La arquitectura. El contraste de las viviendas en que se alojan Tatí y su hermana es la esencia de la película. La del primero está en el pueblo. La otra, en el suburbio, que dicen los americanos (la zona residencial, que decimos nosotros). La primera es un conglomerado de añadidos que dan lugar a un entretenido subir y bajar escaleras que, entre pasillos dan acceso al elevado lugar donde Tatí vive con su canario. La hija de la portera, talmente la tonta del bote. Esa que la copla aclara que todos dicen que eres tonta, pero te metes en casa. Se mete en casa pero a la primera oportunidad, coquetea con el señor Tatí.

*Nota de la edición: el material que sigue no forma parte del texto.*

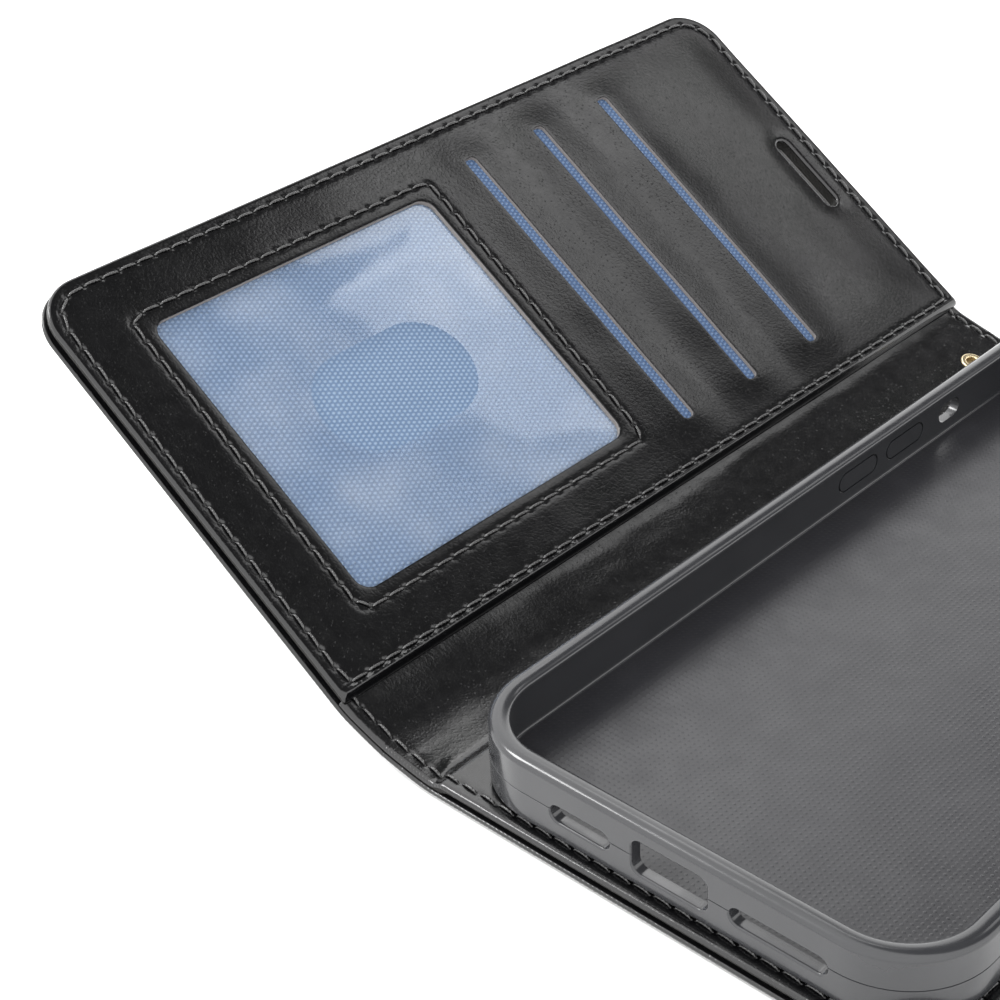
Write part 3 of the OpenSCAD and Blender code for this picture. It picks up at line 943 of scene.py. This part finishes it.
def outer_skin(name, shape, holes, nodes_replaced):
    band = whole_line.band((-0.9, -0.4, -0.15, 0.15, 0.4, 0.9))
    # The outer face is the finely divided one, so the panel is built with its faces exchanged
    piece = panel(name, shape, holes, on_case, skin_bottom, skin_top, [LEATHER_OUT, EDGE],
                  rings=(0.06, 0.2, 0.4, 1.0), bottom_rings=(0.06, 0.2, 0.4), step=1.6,
                  loop_step=0.8, bottom_step=1.6, bands=[band])
    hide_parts(*nodes_replaced)
    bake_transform(piece)
    return piece


outer_skin("outer_leather_front", front_skin, [ear_through],
           ["outer_skin_front", "outer_skin_spine"])
outer_skin("outer_leather_back", back_skin, [eyelet_hole, camera_hole], ["outer_skin_back"])

LINING_END = FRONT_S + 0.5
LINING_INSET = 0.3
whole_lining = Shape(BACK_S + LINING_INSET, LINING_END + 20, LINING_INSET, CASE_L - LINING_INSET,
                     CORNER_R, CORNER_R - LINING_INSET)
front_lining = Shape(SPINE_MID, LINING_END, LINING_INSET, CASE_L - LINING_INSET, 0.05, 0.02)
back_lining = Shape(BACK_S + LINING_INSET, SPINE_MID, LINING_INSET, CASE_L - LINING_INSET, 0.02,
                    CORNER_R - LINING_INSET)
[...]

En la casa robotizada todo es automático: tocan el timbre de la puerta de entrada y lo primero que ocurre es que se activa el chorro del pescado que preside el jardín desde su estanque. Si es de noche, dos ventanas como ojos en lo alto parecen vigilar a quien entra, siguiéndolo de reojo. El césped del jardín está surcado por un sinuoso camino o salpicado por baldosas blancas repartidas por el verde, que invitan (obligan al curioso) a pisarlas con suma habilidad evitando el césped.


Algo parecido ocurría con mis patronas de Madrid en 1949: nos obligaban a caminar arrastrando un par de alfombrillas sobre el suelo para evitar que pisáramos sobre la madera barnizada del piso.


Hay en la película infinidad de situaciones chuscas, de humor fino, que no son para contarlas, sino para verlas. Todas están asociadas a su núcleo argumental. El lector queda invitado. Parece claro que quien sí vio la película en su día fue el que dirigió otra 10 años después bajo el título de The party (El guateque) y con Peter Sellers como protagonista.


Por la crítica que he visto de ambas películas resulta que a la gente le gusta más la segunda. A mí, no. Aparte de que el jardín de la última es una copia descarada del de Mon oncle, no veo la gracia de admirar a un Peter Sellers embadurnado de oscuro para que parezca de la India y las patochadas que puede hacer un camarero borracho. Pero claro, diez años son mucho tiempo, y los tiempos adelantan que es una barbaridad. Recuerden el chotis de la copla que decía:


El tiempo que tardaba usté a la Bombi

del centro de Madrid en un simón,

le lleva a Nueva York un aeroplano.

¿Y qué hace tan temprano en Nueva York?